Любовь приходит в черном - стр. 32
– От бобра не жди добра, – пробормотала Марина и приступила к просмотру.
Начало, где кудрявый мажор с килограммовой «голдой» и очками в пол-лица занимался самолюбованием и пересказывал ее текст, Марина промотала – она не любила Боброва, его нечистоплотность, презрение ко всем и понты. Вот уж великий журналист! Если б не папенькины денежки, репортажей не было бы, кто б его пустил бесплатно в психиатрическую лечебницу?
Все знали, кто такой Бобров, даже самые несведущие домохозяйки, однако он играл в шпиона и якобы пробирался в палату Оливии обходными путями: через столовую, прачечную, прятался в складских помещениях. Опять пришлось проматывать.

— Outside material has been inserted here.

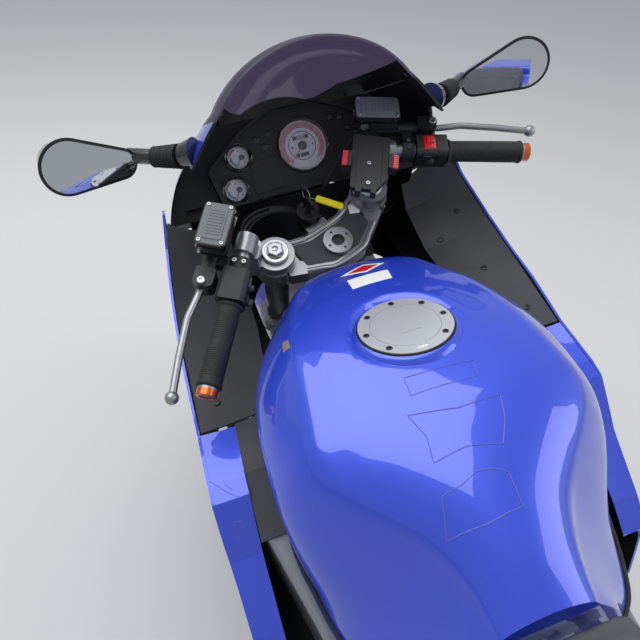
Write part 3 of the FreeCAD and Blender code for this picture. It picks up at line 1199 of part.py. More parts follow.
def make_side_stand():
    """Side stand, drawn where it stands: pivot eye, leg and flat foot on the ground."""
    pivot = STANCE.multVec(V(*STAND_PIVOT))
    foot = V(STAND_FOOT[0], STAND_FOOT[1], STAND_FOOT_SIZE[2])
    axis = stand_axis()
    eye = rod(pivot - axis * STAND_EYE_HALF, pivot + axis * STAND_EYE_HALF, 17)
    leg = rod(pivot, foot, STAND_R)
    bolt = rod(pivot - axis * 20, pivot + axis * 20, STAND_BOLT_R + RUN_FIT)
    face = STAND_EYE_HALF
    beside = fused(rod(pivot + axis * face, pivot + axis * (face + 20), 22),
                   rod(pivot - axis * (face + 20), pivot - axis * face, 22))
    sx, sy, sz = STAND_FOOT_SIZE
    pad = slab([(foot.x - sx / 2, foot.y - sy / 2, 12), (foot.x + sx / 2, foot.y - sy / 2, 12),
                (foot.x + sx / 2, foot.y + sy / 2, 12), (foot.x - sx / 2, foot.y + sy / 2, 12)], "z", 0, sz)
    under = block((foot.x - 60, foot.x + 60), (foot.y - 60, foot.y + 60), (-40, 0))
    return fused(eye, leg, pad).cut(under).cut(bolt).cut(beside)


def stand_axis():
    """Axis of the stand's pivot, at right angles to the leg both down and folded."""
    pivot = STANCE.multVec(V(*STAND_PIVOT))
    down = V(STAND_FOOT[0], STAND_FOOT[1], STAND_FOOT_SIZE[2]) - pivot
    folded = STANCE.Rotation.multVec(V(-0.16, -1, -0.03))
    return down.cross(folded).normalize()


# Hub radius and half length of each wheel, and where its disc's boss ends
FRONT_HUB = (42.0, 48.0)
REAR_HUB = (52.0, 70.0)
HUB_CENTRE = V(0, AXLE_F, AXLE_U)


def make_front_tyre():
    return tyre(HUB_CENTRE, FRONT_R, FRONT_CROWN, FRONT_CROWN, FRONT_RIM_HALF)


def make_front_rim():
    return rim(HUB_CENTRE, FRONT_RIM_HALF, *FRONT_HUB, AXLE_R + RUN_FIT)


def make_front_discs():
    return both(brake_disc(HUB_CENTRE, FRONT_DISC_X, FRONT_DISC_R, 118, 50, 30, FRONT_HUB[1] + 0.2))


def make_rear_tyre():
    return tyre(REAR_AXLE, REAR_R, REAR_CROWN, REAR_HALF_WIDTH, REAR_RIM_HALF)


def make_rear_rim():
    return rim(REAR_AXLE, REAR_RIM_HALF, *REAR_HUB, AXLE_R + RUN_FIT)


def make_rear_disc():
    return brake_disc(REAR_AXLE, REAR_DISC_X, REAR_DISC_R, 82, 50, 34, REAR_HUB[1] + 0.2)


# node: (body, builder, frame the builder draws in)
NODES = {
    "frame": ("chassis", make_frame, "bike"),
    "engine": ("chassis", make_engine, "bike"),
    "radiator": ("chassis", make_radiator, "bike"),
    "fuel_tank": ("chassis", make_tank, "bike"),
    "filler_ring": ("chassis", make_filler_ring, "bike"),
    "seat": ("chassis", make_seat, "bike"),
    "tail_cowl": ("chassis", make_tail, "bike"),
    "rear_lamps": ("chassis", make_rear_lamps, "bike"),
    "rear_mudguard": ("chassis", make_rear_mudguard, "bike"),
    "nose_cowl": ("chassis", make_nose, "bike"),
    "windscreen": ("chassis", make_windscreen, "bike"),
    "front_lamps": ("chassis", make_front_lamps, "bike"),
    "dash": ("chassis", make_dash, "bike"),
    "cowl_lining": ("chassis", make_cowl_lining, "bike"),
    "fairing_right": ("chassis", make_side_panel, "bike"),
    "fairing_left": ("chassis", lambda: mirrored(make_side_panel()), "bike"),
    "inner_panels": ("chassis", make_inner_panels, "bike"),
    "mirrors": ("chassis", make_mirrors, "bike"),
    "mirror_glass": ("chassis", make_mirror_glass, "bike"),
    "swingarm": ("chassis", make_swingarm, "bike"),
    "rear_axle": ("chassis", make_rear_axle, "bike"),
    "shock": ("chassis", make_shock, "bike"),
    "chain": ("chassis", make_chain, "bike"),
    "exhaust": ("chassis", make_exhaust, "bike"),
    "foot_rests": ("chassis", make_foot_rests, "bike"),
    "rear_caliper": ("chassis", make_rear_caliper, "bike"),
    "top_clamp": ("steering", make_top_clamp, "fork"),
    "lower_clamp": ("steering", make_lower_clamp, "fork"),
    "fork_legs": ("steering", make_fork_legs, "fork"),
    "handlebars": ("steering", make_handlebars, "fork"),
    "grips": ("steering", make_grips, "fork"),
    "controls": ("steering", make_controls, "fork"),
    "levers": ("steering", make_levers, "fork"),
    "ignition": ("steering", make_ignition, "fork"),
    "phone_holder": ("steering", make_phone_holder, "fork"),
    "front_mudguard": ("steering", make_front_mudguard, "fork"),
    "front_calipers": ("steering", make_front_calipers, "fork"),
    "front_axle": ("steering", make_front_axle, "fork"),
    "brake_lines": ("steering", make_brake_lines, "fork"),
    "front_tyre": ("front_wheel", make_front_tyre, "fork"),
    "front_rim": ("front_wheel", make_front_rim, "fork"),
    "front_discs": ("front_wheel", make_front_discs, "fork"),
    "rear_tyre": ("rear_wheel", make_rear_tyre, "bike"),
    "rear_rim": ("rear_wheel", make_rear_rim, "bike"),
    "rear_disc": ("rear_wheel", make_rear_disc, "bike"),
    "rear_sprocket": ("rear_wheel", make_rear_sprocket, "bike"),
    "side_stand": ("side_stand", make_side_stand, "ground"),
    "fuel_cap": ("fuel_cap", make_fuel_cap, "bike"),
}


def place(shape, frame):
    """Put a shape drawn in one of the three frames on the ground as it stands."""
    shape = shape.copy()
    if frame == "fork":
        shape.Placement = STANCE.multiply(STEERED).multiply(shape.Placement)
    elif frame == "bike":
        shape.Placement = STANCE.multiply(shape.Placement)
    return shape


def build():
    """All nodes as they stand, with the origin under the middle of the whole machine's box."""
    shapes = {}
    for name, (_, maker, frame) in NODES.items():
        shapes[name] = place(maker(), frame)
    box = Part.makeCompound(list(shapes.values())).optimalBoundingBox(False, False)
    shift = V(-(box.XMin + box.XMax) / 2, -(box.YMin + box.YMax) / 2, -box.ZMin)
    for shape in shapes.values():
        shape.translate(shift)
    return shapes, shift


if __name__ == "__main__":
    os.makedirs("parts", exist_ok=True)
    solids, _ = build()
    for node, solid in solids.items():
        solid.exportStep("parts/" + node + ".step")
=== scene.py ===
"""A faired sport motorcycle on its side stand: finishes, trim and small parts around the fixed frame."""

import json
import logging
import math
from dataclasses import dataclass, field
from enum import Enum
from typing import Callable, Sequence

import bpy
import numpy as np
from mathutils import Matrix, Vector
from mathutils.bvhtree import BVHTree


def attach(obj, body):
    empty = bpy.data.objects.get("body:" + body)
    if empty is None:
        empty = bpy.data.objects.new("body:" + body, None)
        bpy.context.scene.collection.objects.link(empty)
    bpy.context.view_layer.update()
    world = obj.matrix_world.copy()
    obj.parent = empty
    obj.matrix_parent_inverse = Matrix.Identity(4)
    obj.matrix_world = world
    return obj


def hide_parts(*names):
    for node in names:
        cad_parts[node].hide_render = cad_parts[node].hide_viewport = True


LOG = logging.getLogger("sport_bike")
MM = 0.001
# Where the rays start that find a skin: above the whole machine, above its panels and beside it, mm
OVERHEAD, ABOVE_PANELS, BESIDE = 1200, 1000, 400
# Travel across a tyre that stands for a point off the tread, mm
OFF_TREAD = 999.0

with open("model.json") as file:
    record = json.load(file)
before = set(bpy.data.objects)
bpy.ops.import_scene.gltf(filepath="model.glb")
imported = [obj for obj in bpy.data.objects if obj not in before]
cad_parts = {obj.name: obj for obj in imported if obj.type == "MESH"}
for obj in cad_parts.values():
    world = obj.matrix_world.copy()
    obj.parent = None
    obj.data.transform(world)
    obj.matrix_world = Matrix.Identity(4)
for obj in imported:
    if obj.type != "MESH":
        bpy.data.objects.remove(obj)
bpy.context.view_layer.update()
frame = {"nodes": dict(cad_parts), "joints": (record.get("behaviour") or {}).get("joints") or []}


def linear(code: str, alpha: float = 1.0) -> tuple[float, float, float, float]:
    """Turn an sRGB hex colour into linear light.

    Args:
        code: six hex digits, with or without a leading #.
        alpha: opacity carried through unchanged.

    Returns:
        Red, green, blue and alpha as a shader socket wants them.
    """
    digits = code.lstrip("#")
    shares = [int(digits[i:i + 2], 16) / 255 for i in (0, 2, 4)]
    light = [s / 12.92 if s <= 0.04045 else ((s + 0.055) / 1.055) ** 2.4 for s in shares]
    return (light[0], light[1], light[2], alpha)


# Finishes


class Tree:
    """A material's node tree with short calls to add and join nodes."""

    def __init__(self, name: str) -> None:
        """Start an empty opaque material.

        Args:
            name: the real substance and finish.
        """
        self.material = bpy.data.materials.new(name)
        self.material.use_nodes = True
        self.nodes = self.material.node_tree.nodes
        self.nodes.clear()
        self.output = self.add("ShaderNodeOutputMaterial")

    def add(self, kind: str, **sockets: object) -> bpy.types.Node:
        """Add a node and set its sockets.

        Args:
            kind: the node's type name.
            sockets: values or output sockets by input name, with _ for a space.

        Returns:
            The new node.
        """
        node = self.nodes.new(kind)
        for key, value in sockets.items():
            self.put(node, key.replace("_", " "), value)
        return node

    def put(self, node: bpy.types.Node, key: str | int, value: object) -> None:
        """Set one input to a constant or join an output to it."""
        socket = node.inputs[key]
        if isinstance(value, bpy.types.NodeSocket):
            self.material.node_tree.links.new(value, socket)
        else:
            socket.default_value = value

    def place(self) -> bpy.types.NodeSocket:
        """Object coordinates in metres."""
        return self.add("ShaderNodeTexCoord").outputs["Object"]

    def noise(self, per_mm: float, detail: float = 3.0, rough: float = 0.5) -> bpy.types.NodeSocket:
        """Noise whose cells are per_mm wide, as a factor of 0 to 1."""
        node = self.add("ShaderNodeTexNoise", Vector=self.place(), Scale=1.0 / (per_mm * MM), Detail=detail,
                        Roughness=rough)
        return node.outputs["Fac"]

    def span(self, factor: bpy.types.NodeSocket, low: float, high: float) -> bpy.types.NodeSocket:
        """Map a factor of 0 to 1 onto low to high."""
        node = self.add("ShaderNodeMapRange")
        self.put(node, 0, factor)
        self.put(node, "To Min", low)
        self.put(node, "To Max", high)
        return node.outputs[0]

    def mix(self, factor: bpy.types.NodeSocket, first: object, second: object) -> bpy.types.NodeSocket:
        """Blend two colours by a factor."""
        node = self.nodes.new("ShaderNodeMix")
        node.data_type = "RGBA"
        self.put(node, 0, factor)
        self.put(node, 6, first)
        self.put(node, 7, second)
        return node.outputs[2]

    def bump(self, height: bpy.types.NodeSocket, depth_mm: float,
             strength: float = 1.0) -> bpy.types.NodeSocket:
        """Normal of a surface relief whose full height is depth_mm."""
        return self.add("ShaderNodeBump", Height=height, Distance=depth_mm * MM, Strength=strength).outputs[0]

    def surface(self, shader: bpy.types.Node) -> bpy.types.Material:
        """Finish the tree with its surface shader."""
        self.put(self.output, "Surface", shader.outputs[0])
        return self.material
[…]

На беседе с лечащим врачом Марина остановилась. Это был высоченный верзила в квадратных очках, с седой щетиной и нездоровым блеском чуть косящих глаз. Аккуратная папочка в руках и фонендоскоп, переброшенный через шею, намекали на то, что беседа – не более чем инсценировка.
Для начала врач немного поломался, но Бобров наседал с изяществом бульдозера, и в конце концов бастион пал. Александр Степанович Ямяк, так звали врача, стреляя по сторонам глазами, начал рассказ:
– У Оливии тяжелая депрессия, она не ест и не спит. Полностью отсутствует жажда жизни.
Бобров пригладил черные локоны:
– Вот как… Она не пыталась повторить попытку самоубийства?
– Это не исключено, потому мы вынуждены, э-э-э, обезопасить ее от себя самой.
– Можно ли с ней поговорить?
– Она не идет на контакт. – Ямяк оглянулся назад. – Но ладно, только быстро.
Камера в руках оператора дрогнула и поплыла вдоль коридора, выхватывая одинаковые двери, похожие на тюремные, и периодически возвращаясь к гордо расправленной спине Боброва, который по наставлению Ямяка надел медицинский халат, но застегивать не стал, чтобы не прятать загорелую грудь с цепью и черными завитками волос.
Сначала Марине подумалось, что Оливия спит, повернувшись лицом к стене и поджав ноги, но Ямяк протопал к ней, потормошил:
– Оливия, вставайте. Надо на процедуры.
Протяжно вздохнув, незнакомая усталая женщина села, бездумно уставилась на Боброва. На ней была серая пижама, похожая на тюремную. Волосы висели неопрятными сосульками, под глазами залегли черные круги, бескровные губы шевелились, будто она читает молитву.
Марине безумно захотелось разреветься: пришло понимание, что Оливия никогда не станет прежней, она выгорела дотла, осталась ее бледная репродукция. Увиденное проняло даже Боброва: растеряв уверенность, он переминался с ноги на ногу.
– Скажите, Оливия, – пробормотал он. – Человек на фотографии, кто он?
– Уходи, Шурик, нам не о чем разговаривать, – пробормотала она, плюхнулась на кровать и отвернулась лицом к стене.
И Алик, скукожившись, попятился. Казалось, его локоны зашевелились от страха, будто из глаз Оливии на него смотрела сама смерть, дышала затхлым, облизывала беззубые десны и шамкала: «Смотри и помни. Мои, вы все мои».
Сюжет продолжился разговором с Ямяком, который поостерегся давать прогнозы, сказал только, что попытается добиться ремиссии с помощью препаратов.
Увлеченная, Марина не заметила остановившуюся позади и вытянувшую шейку Кристину.
– Ниче себе ее накрыло, – прокомментировала она. – Никогда не понимала, как можно себя так изводить из-за мужиков. Их же, как грязи.
– Ты так говоришь, будто никогда не влюблялась, – с укором сказала Таня.